At the new place on Henderson Avenue, Jon Stevens sits outside on the patio and observes that it’s not really unusual – in the first few weeks of his and Avner Samuel’s new restaurant’s opening – for a table of four grown men to order more than one dish apiece when visiting for a meal.
So, how many would that table order?
“I’d say that two to three plates per person is about right,” Stevens says. “I’d say that would make for a good meal.”
That’s up to twelve plates for four people. Twelve.
Thinking tapas? Then you’re on the right track.
There’s a reason Samuel and Stevens decided on the name Snack for their latest restaurant; it’s a ‘global kitchen and bar’ designed to be either a stopping-off point for a well-considered drink and a bite, or a place for multiple different bites to equal a meal. The serving sizes for each of the dishes adds to a few tastes apiece, and a single serving could be accurately described as, well, a snack.

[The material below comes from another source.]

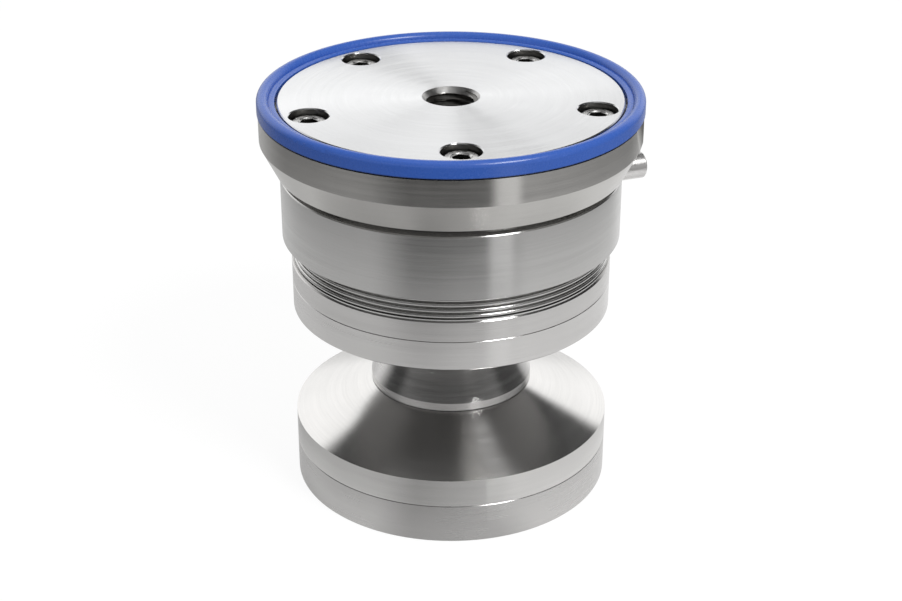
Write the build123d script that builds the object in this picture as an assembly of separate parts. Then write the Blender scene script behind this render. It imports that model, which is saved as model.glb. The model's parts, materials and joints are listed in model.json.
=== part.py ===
"""Weighing module: a round load cell with a sealed top plate, standing on a self-aligning foot.

Millimetres, +Z up, origin on the axis at the underside of the foot. The front is -Y.
Places around the axis are degrees from the front towards +X.
"""
import os
from math import atan2, cos, degrees, radians, sin, sqrt, tan

from build123d import *

# Foot
base_r = 50.0
base_plate_h = 12.5
foot_rim_h = 9.1
foot_slope_deg = 22.0

# Swivel cap on the foot
cap_collar_lip = 4.6
cap_collar_h = 2.6
cap_slope_deg = 58.0
cap_top_r = 15.5
cap_gap = 0.3
cap_bore_play = 0.55
cap_skirt_h = 12.0
cap_skirt_wall = 3.2

# Ball joint
ball_r = 15.0
ball_drop = 0.5
liner_t = 2.0
liner_h = 7.4
tilt_deg = 3.0
neck_r = 8.5
neck_gap = 3.1

# Pin above the neck
pin_collar_r = 14.0
pin_collar_h = 5.9
pin_flats = 24.0
stud_r = 9.0
stud_engage = 20.0

# Heights of the load cell, from its underside up
cover_h = 9.2
cover_floor = 7.0
lower_ring_h = 6.6
bellows_h = 8.0
housing_h = 20.0
groove_h = 2.4
flange_cone_h = 9.0
flange_band_h = 8.1
plate_proud = 3.4
plate_t = 11.0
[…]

“We wanted to do something a little bit more fun on the bar side of the industry; to still do our fun take on food and still be very chef-driven, but to do something unlike Nosh. What we wanted to do was create something that is a little bit off the beaten path for Dallas,” says Stevens, the Corporate Chef at both Snack and Nosh. “So we created a concept based on the inspiration of street food. We wanted to take things from around the world, embellish them a little and make them ours. Things from different countries in Asia, South America, North America and Europe – just kind of all over the place, trying to touch on all different regions of the world. We’ve got different ceviches and other shellfish-type items that are coming from the raw bar, and we’re doing charcuterie that’s kind of changing as we feel fit.”
“So, while it’s not entirely street-food inspired – we’ve got tagine, as well – most of the small plates are drawn from that style of inspiration.”
To say the least, they’re drawing from a broad spectrum. There are Scotch quail eggs ($9) and pork carnitas tacos ($3) alongside Morroccan lamb burger snacks ($10) and Filipino Lumpia ($7) – at least, today. The static menu rotates by three or four different items weekly, and a chalkboard menu display’s the day’s unique offerings. It’s enough to supply the variety-seeking eater with ever-changing food firsts. And the fact that the plates can be – in fact, they’re meant to be – shared, not only allows diners get to taste a variety of the restaurant’s offerings, but it also helps to generate convivial atmosphere in the restaurant.
Of course, the drinks help with that, too.
“This is truly on a small-plate; tapas style. It’s designed to really lay it out on the table and have everybody share it, as a group. And we even designed that with our larger stuff as well; our tagine and paella are designed to share. I mean, you could do it if you’re really hungry, but it’s more fun to get one of each in a large party and have fun experiencing different things,” Stevens says. “But this is also a place where you can pop in and get a cocktail and order a bite – that’s the true intention of our name. We want people to know that they can do that here. We have a big bar; we have counter seating just for that alone, and we don’t want people to think that they’re keeping tables hostage from us simply because they want to relax and enjoy themselves, maybe have a glass of champagne and have a little bite before they go and eat with a big group somewhere else. So, for that drink, we’ve got a very eclectic beer list, as well as a cocktail menu that I think is on the path of what people like to see right now – it’s not too over the top as far as the mixology scene goes. There are four items in a two-minute make time, which means you can get a solid cocktail pretty quickly.”
And while stopping by Snack is encouraged by Stevens before heading out into the night, he’s also encouraging those with a late-night taco craving to stop on by afterwards, too. From Thursday to Saturday, Snack will stay open until 1 a.m., offering $2 tacos to those who may perhaps need a little nourishment after a big evening.
“You can pop in have a cocktail or beer or whatever, and get some tacos for on the real cheap, and you’ll know that they’ll be good quality,” he says.
It’s food from everywhere, and it’s intended to appeal to everyone. They welcome those looking for a meal, and those looking for a bite. Snack is certainly no misnomer, but if you do stop by there with your friends for a taste of something, don’t be surprised if you can’t help yourself from ordering more than just a single plate.
You may find you end up with twelve.